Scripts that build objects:

□ □ □ □ □

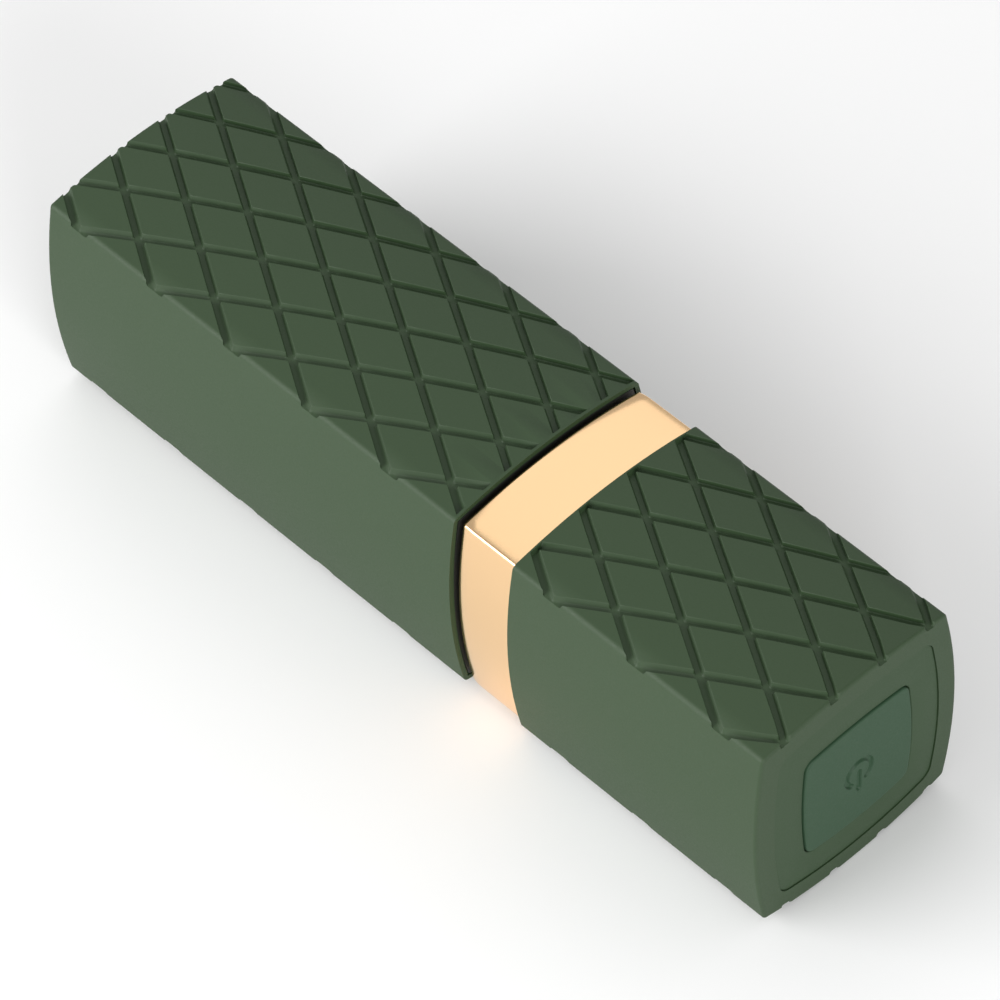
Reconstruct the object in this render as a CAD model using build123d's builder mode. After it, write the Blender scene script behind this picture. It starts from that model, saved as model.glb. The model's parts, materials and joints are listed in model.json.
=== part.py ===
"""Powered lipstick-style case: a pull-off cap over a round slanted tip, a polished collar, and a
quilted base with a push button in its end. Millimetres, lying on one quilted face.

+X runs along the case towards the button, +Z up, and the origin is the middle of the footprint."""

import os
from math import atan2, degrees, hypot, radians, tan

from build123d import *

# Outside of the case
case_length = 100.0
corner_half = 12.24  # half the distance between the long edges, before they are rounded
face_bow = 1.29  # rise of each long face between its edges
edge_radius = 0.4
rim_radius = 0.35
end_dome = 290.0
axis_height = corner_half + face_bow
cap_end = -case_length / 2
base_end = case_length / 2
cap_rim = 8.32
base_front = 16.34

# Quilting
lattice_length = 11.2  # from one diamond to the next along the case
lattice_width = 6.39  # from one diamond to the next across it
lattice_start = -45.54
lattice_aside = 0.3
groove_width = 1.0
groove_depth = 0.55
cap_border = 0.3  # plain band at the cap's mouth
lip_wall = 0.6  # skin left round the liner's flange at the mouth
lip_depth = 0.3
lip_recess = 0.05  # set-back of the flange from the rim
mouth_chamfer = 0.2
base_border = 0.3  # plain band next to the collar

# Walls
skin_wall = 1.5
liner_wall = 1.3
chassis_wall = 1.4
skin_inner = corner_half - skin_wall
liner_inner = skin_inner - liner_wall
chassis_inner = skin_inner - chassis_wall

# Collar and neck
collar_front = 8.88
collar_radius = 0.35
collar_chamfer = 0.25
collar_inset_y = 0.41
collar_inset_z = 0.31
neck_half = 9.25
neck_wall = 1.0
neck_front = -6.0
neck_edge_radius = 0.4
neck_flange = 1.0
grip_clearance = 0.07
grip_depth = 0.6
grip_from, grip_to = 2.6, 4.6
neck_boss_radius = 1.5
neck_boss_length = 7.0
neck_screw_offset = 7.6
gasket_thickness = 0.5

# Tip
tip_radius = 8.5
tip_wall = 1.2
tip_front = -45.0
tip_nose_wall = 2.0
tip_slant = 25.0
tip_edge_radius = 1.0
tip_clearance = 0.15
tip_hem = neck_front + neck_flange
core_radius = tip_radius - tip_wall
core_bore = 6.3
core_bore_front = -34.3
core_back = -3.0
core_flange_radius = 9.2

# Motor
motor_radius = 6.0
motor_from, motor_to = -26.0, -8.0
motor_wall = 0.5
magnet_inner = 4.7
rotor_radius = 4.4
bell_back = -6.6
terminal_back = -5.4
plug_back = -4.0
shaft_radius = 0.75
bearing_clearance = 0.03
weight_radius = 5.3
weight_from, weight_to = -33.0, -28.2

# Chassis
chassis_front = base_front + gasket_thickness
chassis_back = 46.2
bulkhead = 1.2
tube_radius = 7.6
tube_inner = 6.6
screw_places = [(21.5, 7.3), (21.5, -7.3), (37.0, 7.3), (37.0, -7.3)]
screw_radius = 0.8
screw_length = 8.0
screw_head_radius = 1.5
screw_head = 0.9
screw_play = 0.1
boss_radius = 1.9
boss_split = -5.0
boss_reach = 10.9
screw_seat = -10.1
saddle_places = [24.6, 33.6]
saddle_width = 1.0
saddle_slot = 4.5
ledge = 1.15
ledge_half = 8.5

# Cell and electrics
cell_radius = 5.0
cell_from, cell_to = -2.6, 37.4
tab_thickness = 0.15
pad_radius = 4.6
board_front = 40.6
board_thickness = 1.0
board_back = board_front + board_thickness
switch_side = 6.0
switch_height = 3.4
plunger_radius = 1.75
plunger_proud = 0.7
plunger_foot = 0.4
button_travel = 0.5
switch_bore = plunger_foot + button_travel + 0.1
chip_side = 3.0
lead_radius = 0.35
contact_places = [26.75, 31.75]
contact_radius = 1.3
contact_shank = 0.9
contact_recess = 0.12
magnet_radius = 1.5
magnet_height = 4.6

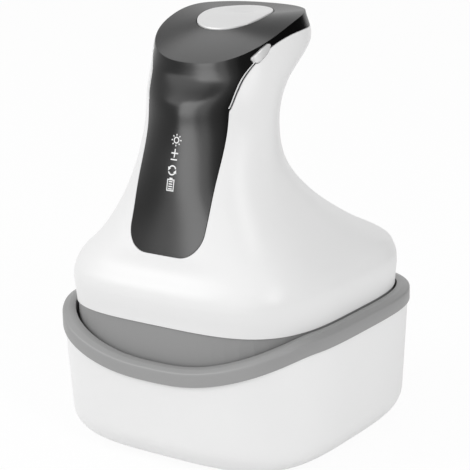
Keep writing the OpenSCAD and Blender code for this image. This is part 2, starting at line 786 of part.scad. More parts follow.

□ □ □ □ □

Gather up the lines containing the word "Blender" from these records and copy them.

Answer in full:
Reconstruct the object in this render as a CAD model using build123d's builder mode. After it, write the Blender scene script behind this picture. It starts from that model, saved as model.glb. The model's parts, materials and joints are listed in model.json.
Keep writing the OpenSCAD and Blender code for this image. This is part 2, starting at line 786 of part.scad. More parts follow.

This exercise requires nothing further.